## START
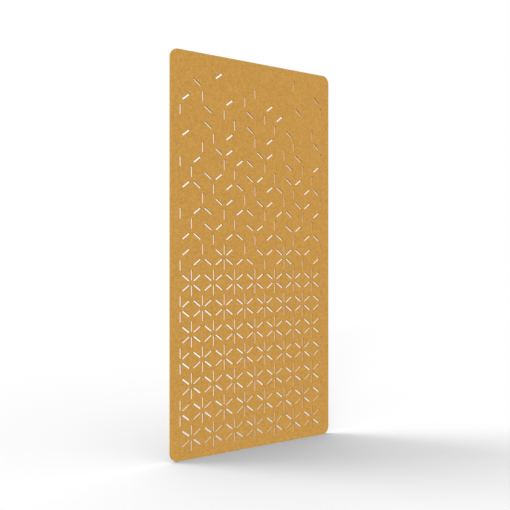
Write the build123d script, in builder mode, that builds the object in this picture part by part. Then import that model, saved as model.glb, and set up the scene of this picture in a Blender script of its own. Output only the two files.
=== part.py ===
from build123d import *
import math
import os

# A hanging acoustic screen: one board of pressed felt, cut through with a lattice of slots,
# and the two fittings in its top edge that take the screws it hangs from.
# The origin is the middle of the top edge, halfway through the board's thickness.
# X runs along that edge, Z is up, and the front faces -Y. Sizes are in millimetres.

os.makedirs("parts", exist_ok=True)

# Board
board_width = 1200
board_height = 2400
board_thickness = 12
corner_radius = 50

# Lattice of stars, in columns and staggered rows, with one slot along each arm of a star
column_count = 15
row_count = 15
side_margin = 67  # from a side edge to the outer column
top_margin = 149  # from the top edge to the first row of stars
bottom_margin = 123  # from the bottom edge to the last row of stars
slant_rise = 58.5  # what a slanting arm climbs or drops on its way to the next column
slot_width = 10
upright_land = 16  # felt left at each end of an upright arm's slot
slant_land = 18  # felt left at each end of a slanting arm's slot

# Fittings in the top edge: a ferrule lines each hole, and a barrel nut below it takes the screw
hanging_inset = 200  # from a side edge to the nearer fitting
fit_gap = 0.1  # between a fitting and the felt or the fitting next to it
ferrule_diameter = 8
ferrule_bore = 6.5  # lets an M6 screw through
ferrule_grooves = 3
groove_width = 1.5
groove_depth = 0.35
nut_drop = 32  # from the top edge to the barrel nut's axis
nut_diameter = 10
nut_cover = 1.5  # felt in front of the nut, and how far the nut lies below the back face
nut_chamfer = 0.6
thread_core = 5  # an M6 thread, as the bore at its root
driver_slot_width = 1.4
driver_slot_depth = 1.2
screw_tip_room = 8  # open hole under the nut for the end of the screw

# Worked out from the sizes above
column_pitch = (board_width - 2 * side_margin) / (column_count - 1)
row_pitch = (board_height - top_margin - bottom_margin) / (row_count - 1)
upright_arm = row_pitch - slant_rise
slant_arm = math.hypot(column_pitch, slant_rise)
slant_angle = math.degrees(math.atan2(slant_rise, column_pitch))
upright_slot = upright_arm - 2 * upright_land
slant_slot = slant_arm - 2 * slant_land

hanging_x = board_width / 2 - hanging_inset
nut_length = board_thickness - 2 * nut_cover
ferrule_length = nut_drop - nut_diameter / 2 - fit_gap
socket_depth = nut_drop + nut_diameter / 2 + screw_tip_room

# An arm is named by the hour that it points to on a clock face.
# Each hour has the arm's step across, in columns, and its side, up or down.
arm_steps = {12: (0, 1), 2: (1, 1), 4: (1, -1), 6: (0, -1), 8: (-1, -1), 10: (-1, 1)}
full_star = (12, 2, 4, 6, 8, 10)
upright_y = (2, 6, 10)
inverted_y = (12, 4, 8)

# Rows are counted from the top, and columns from the left. From this row down each star is full.
# Above it the stars along a row are by turns an upright and an inverted Y, apart from those listed
# here by row and column, which thin the lattice out towards the top.
first_full_row = 8
odd_stars = {
    0: {1: (4,), 3: (2,), 5: (), 7: (6,), 9: (), 11: (12,), 13: (4,)},
    1: {2: (12, 4), 4: (2, 6), 6: (12, 4), 8: (2, 6), 10: (8,), 12: (10,), 14: (12,)},
    2: {1: (8,), 3: (6, 10), 5: (12, 8), 7: (6, 10), 9: (12, 8), 11: (6, 10), 13: (12, 4)},
    3: {0: (6,), 2: (12, 8), 6: (4, 8), 10: (12, 4), 12: (6, 10)},
    5: {0: (6,)},
    7: {4: full_star, 10: full_star},
}


def star_arms(row, column):
    """The hours of the arms that are cut at this star."""
    if column in odd_stars.get(row, {}):
        return odd_stars[row][column]
    if row >= first_full_row:
        return full_star
    return inverted_y if column % 4 in (1, 2) else upright_y


def slot_centres(hours):
    """The middles of all arms that point to these hours, across and up from the origin.

    An arm that would point past the outer column is left out.
    """
    centres = []
    for row in range(row_count):
        star_z = -top_margin - row * row_pitch
        for column in range((row + 1) % 2, column_count, 2):
            star_x = (column - (column_count - 1) / 2) * column_pitch
            for hour in star_arms(row, column):
                across, side = arm_steps[hour]
                if hour not in hours or not 0 <= column + across < column_count:
                    continue
                rise = slant_rise if across else upright_arm
                centres.append((star_x + across * column_pitch / 2, star_z + side * rise / 2))
    return centres


# Planes across the thickness. Each faces the front, so an extrusion from it runs forwards.
back_plane = Plane.XZ.offset(-board_thickness / 2)
nut_plane = back_plane.offset(nut_cover)

# Where the fittings stand, seen from above and from the front
hanging_points = [(-hanging_x, 0), (hanging_x, 0)]
nut_points = [(-hanging_x, -nut_drop), (hanging_x, -nut_drop)]

# Felt board: a sheet with rounded corners. Each fitting has a round socket in its top edge, and a
# blind hole from the back that crosses the socket. The slots go right through, in three directions.
with BuildPart() as felt_board:
    with BuildSketch(back_plane):
        with Locations((0, -board_height / 2)):
            RectangleRounded(board_width, board_height, corner_radius)
    extrude(amount=board_thickness)
    with BuildSketch(Plane.XY):
        with Locations(*hanging_points):
            Circle(ferrule_diameter / 2 + fit_gap)
    extrude(amount=-socket_depth, mode=Mode.SUBTRACT)
    with BuildSketch(back_plane):
        with Locations(*nut_points):
            Circle(nut_diameter / 2 + fit_gap)
    extrude(amount=nut_cover + nut_length + fit_gap, mode=Mode.SUBTRACT)
    with BuildSketch(back_plane):
        with Locations(*slot_centres((12, 6))):
            Rectangle(slot_width, upright_slot)
        with Locations(*slot_centres((2, 8))):
            Rectangle(slant_slot, slot_width, rotation=slant_angle)
        with Locations(*slot_centres((4, 10))):
            Rectangle(slant_slot, slot_width, rotation=-slant_angle)
    extrude(amount=board_thickness, mode=Mode.SUBTRACT)
felt_board.part.label = "felt_board"

# Edge ferrules: sleeves glued into the sockets, flush with the top edge.
# They keep the screw from tearing the felt, and the grooves round them key the glue.
groove_pitch = ferrule_length / (ferrule_grooves + 1)
with BuildPart() as edge_ferrules:
    with BuildSketch(Plane.XY):
        with Locations(*hanging_points):
            Circle(ferrule_diameter / 2)
    extrude(amount=-ferrule_length)
    for groove in range(1, ferrule_grooves + 1):
        with BuildSketch(Plane.XY.offset(groove_width / 2 - groove * groove_pitch)):
            with Locations(*hanging_points):
                Circle(ferrule_diameter / 2)
                Circle(ferrule_diameter / 2 - groove_depth, mode=Mode.SUBTRACT)
        extrude(amount=-groove_width, mode=Mode.SUBTRACT)
    with BuildSketch(Plane.XY):
        with Locations(*hanging_points):
            Circle(ferrule_bore / 2)
    extrude(amount=-ferrule_length, mode=Mode.SUBTRACT)
edge_ferrules.part.label = "edge_ferrules"

# Barrel nuts: short round bars that lie across the felt's layers, threaded through the middle.
# The driver slot in the back end shows which way the thread runs.
with BuildPart() as barrel_nuts:
    with BuildSketch(nut_plane):
        with Locations(*nut_points):
            Circle(nut_diameter / 2)
    extrude(amount=nut_length)
    chamfer(barrel_nuts.edges().filter_by(GeomType.CIRCLE), length=nut_chamfer)
    with BuildSketch(Plane.XY.offset(nut_diameter / 2 - nut_drop)):
        with Locations(*hanging_points):
            Circle(thread_core / 2)
    extrude(amount=-nut_diameter, mode=Mode.SUBTRACT)
    with BuildSketch(nut_plane):
        with Locations(*nut_points):
            Rectangle(driver_slot_width, nut_diameter)
    extrude(amount=driver_slot_depth, mode=Mode.SUBTRACT)
barrel_nuts.part.label = "barrel_nuts"

export_step(felt_board.part, "parts/felt_board.step")
export_step(edge_ferrules.part, "parts/edge_ferrules.step")
export_step(barrel_nuts.part, "parts/barrel_nuts.step")
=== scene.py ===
# %% [markdown]
# # A hanging screen of pressed felt
# The real thing is one board of felt, about as thick as a finger, with a lattice of short slots
# cut through it. Two small metal fittings near each upper corner take the screws it hangs from.
#
# The model of its construction is loaded first. It stays as it is, as a fixed frame in metres,
# and everything made here takes its place and size from it. The front of the board faces -Y, Z
# is up, and the origin is the middle of the top edge.

import math

import bmesh
import bpy
from mathutils import Matrix, Vector


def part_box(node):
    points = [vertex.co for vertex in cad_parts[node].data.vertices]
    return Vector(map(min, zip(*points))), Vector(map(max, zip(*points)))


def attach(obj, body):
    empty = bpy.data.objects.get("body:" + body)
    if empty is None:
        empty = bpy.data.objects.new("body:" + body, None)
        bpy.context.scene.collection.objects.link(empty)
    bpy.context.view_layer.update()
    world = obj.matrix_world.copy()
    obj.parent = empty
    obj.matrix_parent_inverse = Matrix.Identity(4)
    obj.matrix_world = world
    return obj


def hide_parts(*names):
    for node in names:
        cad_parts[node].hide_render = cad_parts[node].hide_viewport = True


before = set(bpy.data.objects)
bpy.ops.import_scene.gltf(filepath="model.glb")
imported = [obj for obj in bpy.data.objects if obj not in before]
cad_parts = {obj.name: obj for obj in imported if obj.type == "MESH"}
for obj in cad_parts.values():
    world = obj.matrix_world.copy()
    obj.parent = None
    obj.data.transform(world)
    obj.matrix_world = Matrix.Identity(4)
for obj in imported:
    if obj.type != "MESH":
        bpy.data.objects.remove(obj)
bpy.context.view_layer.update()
print("nodes:", sorted(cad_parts))

MM = 0.001
scene = bpy.context.scene
scene.view_settings.view_transform = "Standard"
board_low, board_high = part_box("felt_board")

# %% [markdown]
# ## The camera
# The photograph looks at the front from the left. All upright edges stay upright in it, so the
# camera is level, and it stands at half the board's height. With a 50 mm lens on 36 mm film the
# board comes out half as wide as it is high, which is how such felt is sold.
#
# A camera looks along its own -Z. A quarter turn about X levels it, and a turn about Z aims it at
# the upright line through the middle of the board. A constraint could aim it too, but two turns say
# plainly where it looks.

# %% Camera
lens_mm = 50
film_mm = 36
view_turn = math.radians(34.98)  # away from straight at the board's face
view_distance = 4.436  # from the camera to the middle of the board

sight = Vector((math.sin(view_turn), math.cos(view_turn), 0))
board_middle = (board_low + board_high) / 2

camera_data = bpy.data.cameras.new("camera")
camera_data.lens = lens_mm
camera_data.sensor_width = film_mm
camera = bpy.data.objects.new("camera", camera_data)
camera.location = board_middle - view_distance * sight
camera.rotation_euler = (math.radians(90), 0, -view_turn)
scene.collection.objects.link(camera)
scene.camera = camera
print("camera stands at", [round(v, 3) for v in camera.location])

# %% [markdown]
# ## Two helpers for nodes
# Every finish below is a tree of shader nodes. Built by hand in the editor, a node is added, its
# boxes are filled in, and wires are drawn to it. The first helper does the same in one line: an
# input is given either a value or the output of another node.

# %% Node helpers


def add(tree, kind, inputs, **settings):
    """Adds a shader node of that kind to a tree, with its inputs filled in or wired up."""
    node = tree.nodes.new("ShaderNode" + kind)
    for name, value in settings.items():
        setattr(node, name, value)
    for socket, value in inputs.items():
        if isinstance(value, bpy.types.NodeSocket):
            tree.links.new(value, node.inputs[socket])
        else:
            node.inputs[socket].default_value = value
    return node


def maths(tree, operation, first, second=0.0):
    """The result of one sum, such as MULTIPLY or MAXIMUM."""
    return add(tree, "Math", {0: first, 1: second}, operation=operation).outputs[0]


# %% [markdown]
# ## Floor and surroundings
# The board hangs in a white room, with its bottom edge just at the floor. The white behind it must
# not come from stronger light, because then the felt would turn pale too. So the world has one
# brightness for what the camera sees, or metal and glass mirror, and a lower one that lights the
# scene. A Light Path node tells the two apart.
#
# The floor takes the board's shadow where the camera looks at it. For metal it is evenly white. To
# the felt it gives an even, weaker light, because in the photograph the shadow doesn't darken the
# lower part of the board, while the walls of the slots that face down are dark.

# %% World
sky_level = 0.82  # how brightly the world lights the scene, where 1 is full daylight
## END
Starting at the line that contains "in imported if" and stopping at the line that contains "# %% Node helpers", transcribe the lines exactly; both boundary lines are to be included.

• **SOLUTION TO THE PROBLEM**:
cad_parts = {obj.name: obj for obj in imported if obj.type == "MESH"}
for obj in cad_parts.values():
    world = obj.matrix_world.copy()
    obj.parent = None
    obj.data.transform(world)
    obj.matrix_world = Matrix.Identity(4)
for obj in imported:
    if obj.type != "MESH":
        bpy.data.objects.remove(obj)
bpy.context.view_layer.update()
print("nodes:", sorted(cad_parts))

MM = 0.001
scene = bpy.context.scene
scene.view_settings.view_transform = "Standard"
board_low, board_high = part_box("felt_board")

# %% [markdown]
# ## The camera
# The photograph looks at the front from the left. All upright edges stay upright in it, so the
# camera is level, and it stands at half the board's height. With a 50 mm lens on 36 mm film the
# board comes out half as wide as it is high, which is how such felt is sold.
#
# A camera looks along its own -Z. A quarter turn about X levels it, and a turn about Z aims it at
# the upright line through the middle of the board. A constraint could aim it too, but two turns say
# plainly where it looks.

# %% Camera
lens_mm = 50
film_mm = 36
view_turn = math.radians(34.98)  # away from straight at the board's face
view_distance = 4.436  # from the camera to the middle of the board

sight = Vector((math.sin(view_turn), math.cos(view_turn), 0))
board_middle = (board_low + board_high) / 2

camera_data = bpy.data.cameras.new("camera")
camera_data.lens = lens_mm
camera_data.sensor_width = film_mm
camera = bpy.data.objects.new("camera", camera_data)
camera.location = board_middle - view_distance * sight
camera.rotation_euler = (math.radians(90), 0, -view_turn)
scene.collection.objects.link(camera)
scene.camera = camera
print("camera stands at", [round(v, 3) for v in camera.location])

# %% [markdown]
# ## Two helpers for nodes
# Every finish below is a tree of shader nodes. Built by hand in the editor, a node is added, its
# boxes are filled in, and wires are drawn to it. The first helper does the same in one line: an
# input is given either a value or the output of another node.

# %% Node helpers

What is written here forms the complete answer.